Unfortunately for Tope, it was just one fling that resulted in the pregnancy. She did not even know she was pregnant until neighbours around told her. The man involved was a jobless young chap from an indigent family who was totally dependent on his parents and had no means of taking care of Tope and the unborn baby.

So, Tope had no choice but to take full responsibility and bear the brunt of her action. It was no doubt a devastating experience for her and her parents who had to bear the burden of taking care of her all through the period of pregnancy and even after the baby was born. Thankfully, they did not give up on her but encouraged her to put in for another entry examination into the higher institution (JAMB). Luckily, she passed the examination and secured admission. After nursing the baby for about one year, Tope was able to return to school and purse her dream, which was to study Business Administration. Today, Tope Adetola, now married with two other children is a Marketing Executive in one of the leading financial institutions in Lagos. She is thankful that she had a second chance, an opportunity she admits many schoolgirls caught in the web of teenage pregnancy do not ever get. She reels out warnings to teenage girls “Don’t do anything that will not add value to your life. 

Ensure you have good and godly counselors, role-models to confide in. Don’t go to dark or solitary places alone to meet a boy or man, it is very dangerous because you might be raped. Watch the kind of friends you keep and don’t ever be too confident or take things for granted.Taking a cue from this, I seized the opportunity as the convener of Girls Arise Initiative to engage the girls at the summit on the need to be focus on their education as it is a very powerful tool for the empowerment of women and girls to enable them stand tall as policy makers, successful professionals/entrepreneurs and change agents. One prevalent feature of underprivileged communities like Ijegun is the high rate of school dropouts owing to teenage pregnancy.
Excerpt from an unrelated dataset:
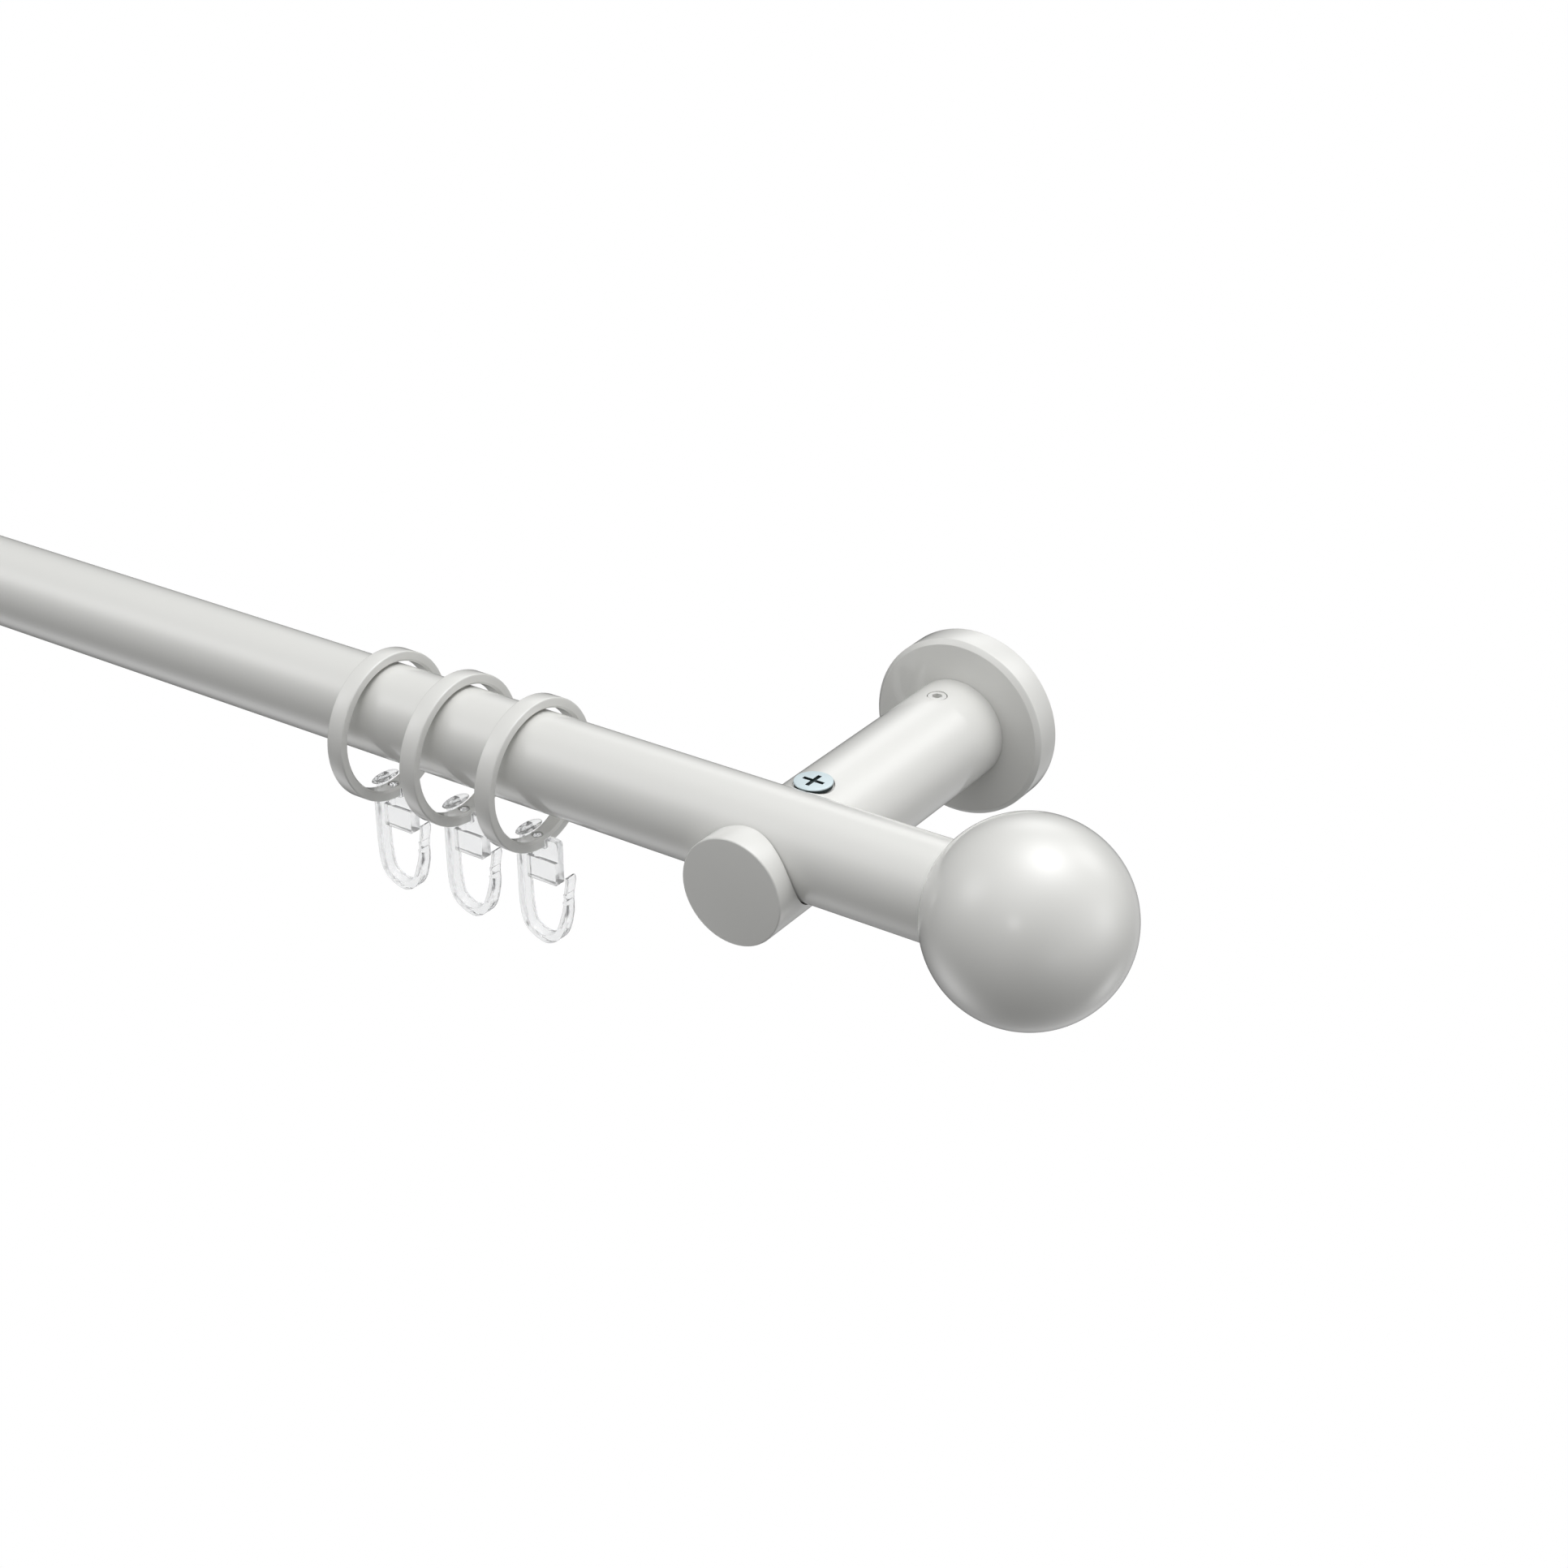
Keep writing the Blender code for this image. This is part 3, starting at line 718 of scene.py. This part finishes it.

Due to the intense poverty and the pressure for survival at all cost, many girls, as 15 year old Abibat Odukoya described it, “believe that they should use what they have to get what they need”, hence they take to random sex, prostitution and trafficking as means of survival. While some succeed in aborting pregnancies time and again through the help of quack doctors and sometimes, die in the process, others live with the consequences of their action as they are thrust into a situation of emergency motherhood and adulthood. One of such is Ronke Solomon (not real names), a brilliant and upward looking girl who gambled with sex for two years with her hapless lover until pregnancy surfaced and her educational career was terminated at the age of 17, while in secondary school. The first of five children from a dysfunctional family, Ronke was forced to park to her lover’s house, although the man no means to cater for her as he was jobless and sickly. 

Unfortunately too, delivery was tough due to malnutrition and ill health. It took Caesarean section before she was delivered of her baby boy, now four year old. Since she could not go back to her parents, she had to remain with her “husband” and three years later, got pregnant again. Today, Ronke has two children (aged 4 and 1) but is still jobless. Once in a while, the man gets some casual jobs to put food on the table but to a very great extent, the family of four is totally impoverished and depressed. Of course, we cannot categorize girls in situations like these as victims of sexual abuse. Theirs is a consentual agreement to engage in random but risky sexual behaviours, although many of them do not know the full import of their actions before getting into it. Unlike what obtains in developed countries, teenage pregnancy in this part of the world comes with complex and negative consequences, both to those involved and the society at large. These include increased maternal and infant mortality deaths, huge health risks such as HIV/AIDS, deprivation of childhood, termination of education, low income earning power, isolation and depression, joblessness, low self esteem and lack of adequate care for the children born.Of course, the girls had questions to ask, bothering on issues of dating, sexual abuse by neighbours and uncles to outright rape. Aside warning them against the danger of yielding to pressure for sex from lovers at this state of their lives, I saw the need to also warn them to be smart and never play vulnerable to sexual abuse from anyone, whether family, friend or foe. In summarizing the exciting interactive session, which had over 30 girls in attendance, had a three-step action plan to minimize the surge of teenage pregnancy, namely• Shine your eyes (be smart so you are not a victim)• Zip up (abstain from sex and focus on your education so you can be empowered to conquer poverty)• Speak out (do not cover up any attempt by anyone to violate or abuse you sexually, no matter how close or revered such a person may be.)
The three-step action plan became a sing-song as the girls departed, even as we resolved to draw up a time table for computer literacy classes for all of them in August when they commence their summer vacation. This, no doubt is a tall order, considering that all of them are currently digital illiterates and most of the desktop computers we have at the moment are no longer useable. However, the excitement and commitment displayed by these girls inspire hope that the August agenda will be possible so they can be gainfully engaged and empowered. And when a girl is empowered, the nation, and indeed, Ijegun community will be enlightened, empowered and liberated.